Dataset section:
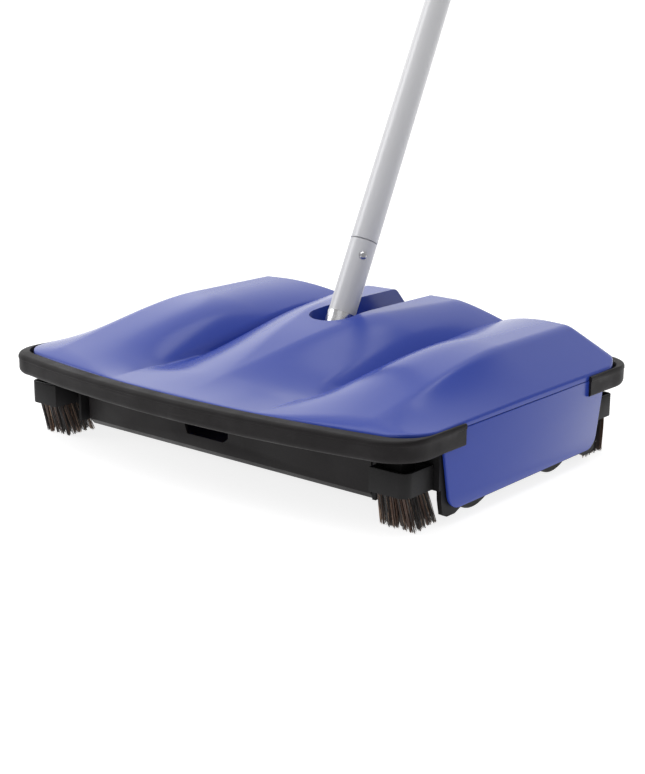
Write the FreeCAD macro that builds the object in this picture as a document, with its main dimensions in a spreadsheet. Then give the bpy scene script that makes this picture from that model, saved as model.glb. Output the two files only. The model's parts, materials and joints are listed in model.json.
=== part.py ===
"""Carpet sweeper: a push sweeper with a moulded cover, a friction-driven brush roll and two dust pans.

Frame: X across the sweeping width, Y from front to back, Z up. The origin is on the floor under the
middle of the body. Millimetres.
"""

import FreeCAD
import Part

import math
import os

import Sketcher

V = FreeCAD.Vector

# alias, value, meaning
DIMENSIONS = [
    ("half_width", 165.0, "outer face of the bumpers from the middle"),
    ("corner_y", 124.5, "corner of the bumper from the middle, before rounding"),
    ("bow", 18.5, "how far the bumper's middle stands ahead of its corners"),
    ("bumper_low", 45.0, "underside of the bumpers"),
    ("bumper_high", 58.0, "top of the bumpers"),
    ("bumper_land", 9.5, "thickness of a bumper along its long side"),
    ("bumper_side", 2.0, "thickness of a bumper's side arm"),
    ("bumper_arm", 69.0, "where a bumper's side arm ends, from the middle"),
    ("bumper_corner", 25.0, "outer corner radius of a bumper"),
    ("bumper_edge", 1.4, "rounding of a bumper's outer edges"),
    ("fit_gap", 0.3, "gap between neighbouring shells"),
    ("cover_foot", 55.6, "lower edge of the cover's rim"),
    ("cover_rim", 58.0, "height of the cover where it meets the bumpers"),
    ("cover_wall", 2.2, "wall of the cover"),
    ("cover_corner", 22.0, "corner radius of the cover"),
    ("crest", 27.5, "height of the middle hump above the rim"),
    ("shoulder", 24.2, "height of the outer humps above the rim"),
    ("slot_half", 16.0, "half width of the handle slot"),
    ("slot_front", 1.0, "front end of the handle slot ahead of the middle"),
    ("slot_corner", 15.0, "corner radius of the slot's front end"),
    ("panel_face", 163.0, "outer face of the side panels"),
    ("panel_wall", 2.4, "wall of the side panels"),
    ("panel_top", 55.3, "upper edge of the side panels"),
    ("panel_low", 9.0, "lower edge of the side panels"),
    ("panel_y", 89.5, "half length of the side panels at their upper edge"),
    ("panel_foot", 80.0, "half length of the side panels at their lower edge"),
    ("panel_corner", 11.0, "lower corner radius of the side panels"),
    ("frame_low", 52.6, "underside of the frame's top ring"),
    ("frame_high", 55.4, "top of the frame's ring"),
    ("frame_half", 160.2, "outer face of the frame's side walls"),
    ("frame_wall", 3.0, "wall of the frame's sides"),
    ("bay_face", 125.0, "wheel side of the inner walls"),
    ("bay_wall", 2.4, "wall of the inner walls"),
    ("ring_front", 98.0, "inner edge of the ring's front and back strips"),
    ("deck_wall", 2.0, "thickness of the handle deck"),
    ("deck_half", 22.0, "half width of the handle deck"),
    ("wheel_radius", 26.0, "rolling radius of a wheel"),
    ("hub_radius", 22.0, "radius of a hub under its tyre"),
    ("wheel_y", 44.0, "wheel axle from the middle"),
    ("wheel_x", 149.0, "middle of a wheel"),
    ("wheel_width", 12.0, "width of a wheel hub"),
    ("axle_radius", 3.0, "radius of a wheel's axle pin"),
    ("running_gap", 0.05, "running clearance"),
    ("roll_z", 27.0, "height of the brush roll's axis"),
    ("pulley_radius", 17.95, "radius of the roll's drive pulleys"),
    ("core_radius", 14.0, "radius of the roll's wooden core"),
    ("bristle_radius", 26.4, "reach of the roll's bristles"),
    ("roll_half", 118.0, "half length of the bristled roll"),
    ("shaft_radius", 4.0, "radius of the roll's shaft"),
    ("bush_radius", 7.0, "outer radius of the roll's bushes"),
    ("pan_half", 118.6, "half length of a dust pan"),
    ("pan_front", 96.3, "outer face of a dust pan's wall"),
    ("pan_wall", 1.8, "wall of a dust pan"),
    ("pan_high", 49.5, "top of a dust pan's wall"),
    ("pan_low", 9.6, "underside of a dust pan's floor"),
    ("pan_lip", 29.0, "edge of a dust pan beside the roll"),
    ("rod_y", 37.0, "hinge rod of a dust pan from the middle"),
    ("rod_z", 14.5, "height of a dust pan's hinge rod"),
    ("rod_radius", 2.0, "radius of a dust pan's hinge rod"),
    ("notch_x", 12.0, "middle of a finger notch off the middle of its pan"),
    ("notch_half", 19.5, "half width of a finger notch"),
    ("notch_low", 21.0, "lower edge of a finger notch"),
    ("notch_high", 31.0, "upper edge of a finger notch"),
    ("block_x", 156.5, "outer face of a corner block"),
    ("block_y", 114.5, "end face of a corner block"),
    ("block_size", 25.5, "side of a corner block"),
    ("block_low", 22.6, "underside of a corner block"),
    ("block_high", 37.0, "top of a corner block's rim"),
    ("block_corner", 6.0, "corner radius of a corner block"),
    ("tuft_size", 21.0, "side of a bristle tuft where it leaves its block"),
    ("tuft_flare", 3.0, "how far a tuft spreads at the floor"),
    ("tuft_rake", 8.0, "how far a tuft leans towards the middle at the floor"),
    ("lean", 26.54, "handle's lean from upright at rest, in degrees"),
    ("stem_y", 5.3, "where the handle's axis passes, at the height stem_z"),
    ("stem_z", 46.2, "height of the handle's reference point"),
    ("pivot_up", 22.13, "pivot along the handle from its reference point"),
    ("pin_radius", 3.0, "radius of the pivot pin"),
    ("yoke_half", 9.0, "half width of the yoke's eye"),
    ("ear_gap", 11.0, "inner face of the bracket's ears"),
    ("ear_wall", 2.5, "thickness of the bracket's ears"),
    ("flange_width", 2.8, "width of the bracket's feet"),
    ("flange_length", 16.0, "length of the bracket's feet"),
    ("tube_radius", 8.5, "outer radius of the handle tubes"),
    ("tube_wall", 1.0, "wall of the handle tubes"),
    ("foot_radius", 9.3, "outer radius of the handle at its foot"),
    ("taper", 180.0, "length over which the first section narrows"),
    ("ferrule_radius", 9.7, "radius of the yoke's ferrule"),
    ("socket_low", 41.0, "lower end of the socket along the handle"),
    ("joint_1", 91.8, "first joint along the handle"),
    ("section", 308.0, "length of each tube section"),
    ("spigot", 30.0, "length of each tube's reduced end"),
    ("button_drop", 11.0, "snap button below each joint"),
    ("button_radius", 2.6, "radius of a snap button"),
    ("button_out", 0.9, "how far a snap button stands out"),
    ("button_turn", 52.0, "how far the buttons are turned from the front, in degrees"),
    ("grip_radius", 12.0, "radius of the grip"),
    ("grip_low", 925.0, "lower end of the grip along the handle"),
    ("grip_high", 1050.0, "upper end of the grip along the handle"),
    ("cap_high", 1086.0, "top of the end cap along the handle"),
    ("hang_radius", 4.5, "radius of the hang hole"),
    ("hang_up", 1071.0, "hang hole along the handle"),
    ("cap_half", 4.5, "half thickness of the hanging eye"),
    ("screw_radius", 1.6, "radius of the cover screws"),
]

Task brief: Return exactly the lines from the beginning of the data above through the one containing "V = FreeCAD.Vector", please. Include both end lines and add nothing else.

Reply:
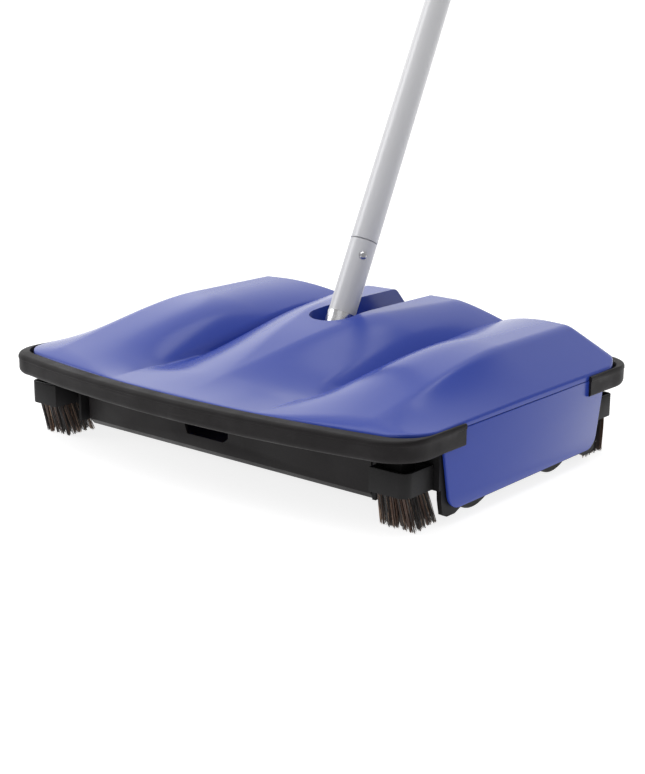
Write the FreeCAD macro that builds the object in this picture as a document, with its main dimensions in a spreadsheet. Then give the bpy scene script that makes this picture from that model, saved as model.glb. Output the two files only. The model's parts, materials and joints are listed in model.json.
=== part.py ===
"""Carpet sweeper: a push sweeper with a moulded cover, a friction-driven brush roll and two dust pans.

Frame: X across the sweeping width, Y from front to back, Z up. The origin is on the floor under the
middle of the body. Millimetres.
"""

import FreeCAD
import Part

import math
import os

import Sketcher

V = FreeCAD.Vector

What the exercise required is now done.